Everyone was awoken by an intense and sudden fire, and the high-pitched screams of *Mawile*. And though everyone immediately came to the rescue, and Dragonite tried to blow the fire away while Miltank tried to throw sand on it, it was far too late. The Ditto was splattered along the walls of the den it had been occupying, crackling with electricity and releasing a terrible burned odor. Whatever it was that had knocked out this pokémon, it was definitely pretty powerful. The remaining pokémon looked warily at each other. Would their comrade's death be enough to make them share today the information they all were hiding?

Only time would tell.

*Mawile* is dead. He was *Ditto*, and he was *INNOCENT*.

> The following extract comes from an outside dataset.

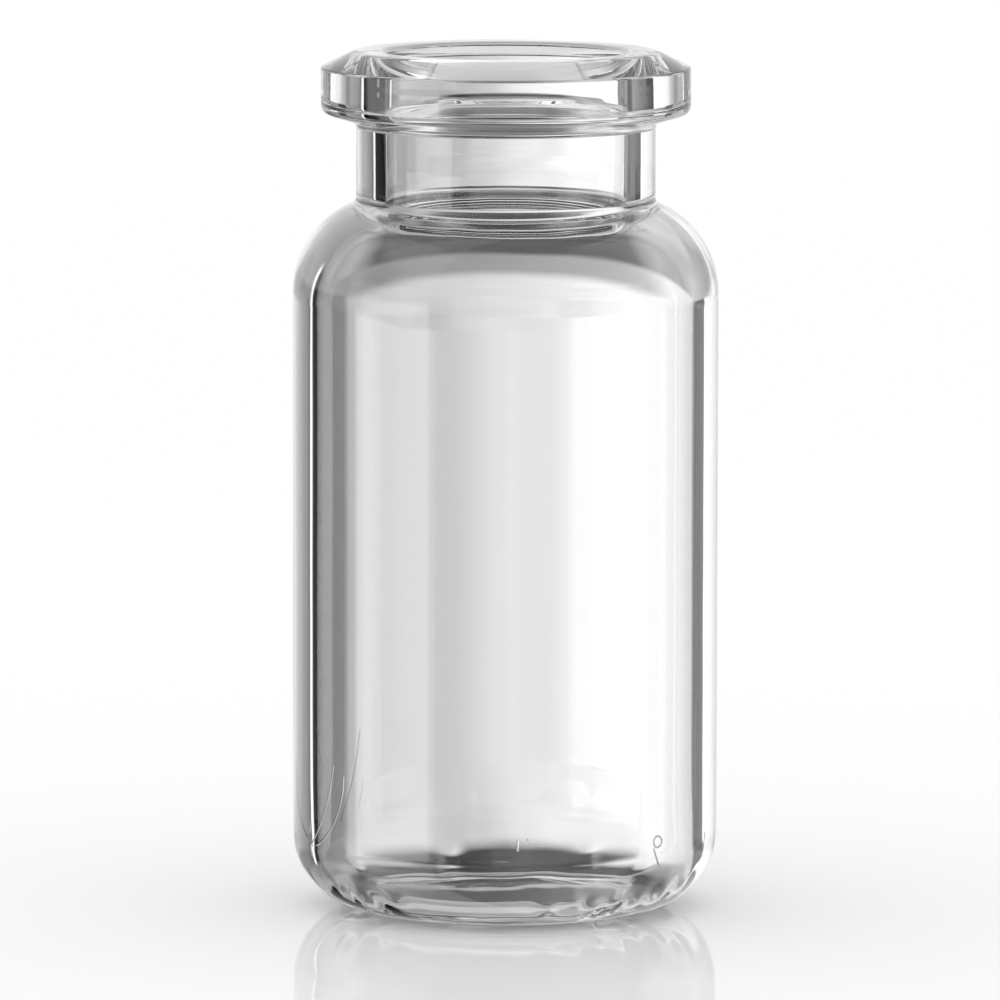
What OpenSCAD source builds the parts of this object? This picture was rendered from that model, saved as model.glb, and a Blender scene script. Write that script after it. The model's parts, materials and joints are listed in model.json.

*The day will last 48~72 hours.*​


----------



## Zero Moment (Jun 2, 2015)

*Re: Realistic Pokémafia IV [game]*

Fire _and_ lightning? Looks like the mafia can and will gang up on the target they choose.


----------



## JackPK (Jun 2, 2015)

*Re: Realistic Pokémafia IV [game]*

May as well be time to come forward with some more information, since people have started dying. One of my powers is to scan two people and find out what Pokemon they were.

My results were:
N0: Keldeo is Dragonite, Mawile is(was) Ditto
N1: VM is Shedinja, Dazel is Raichu

Given that Mawile was partly killed by "an intense and sudden fire", that sounds like something along the lines of Flamethrower or Fire Blast was at least partly involved. Blissey, Dragonite, and Slaking are the only three Pokemon in our game that can learn any damaging Fire-type move except Fire Punch (which Ampharos and Miltank can also learn).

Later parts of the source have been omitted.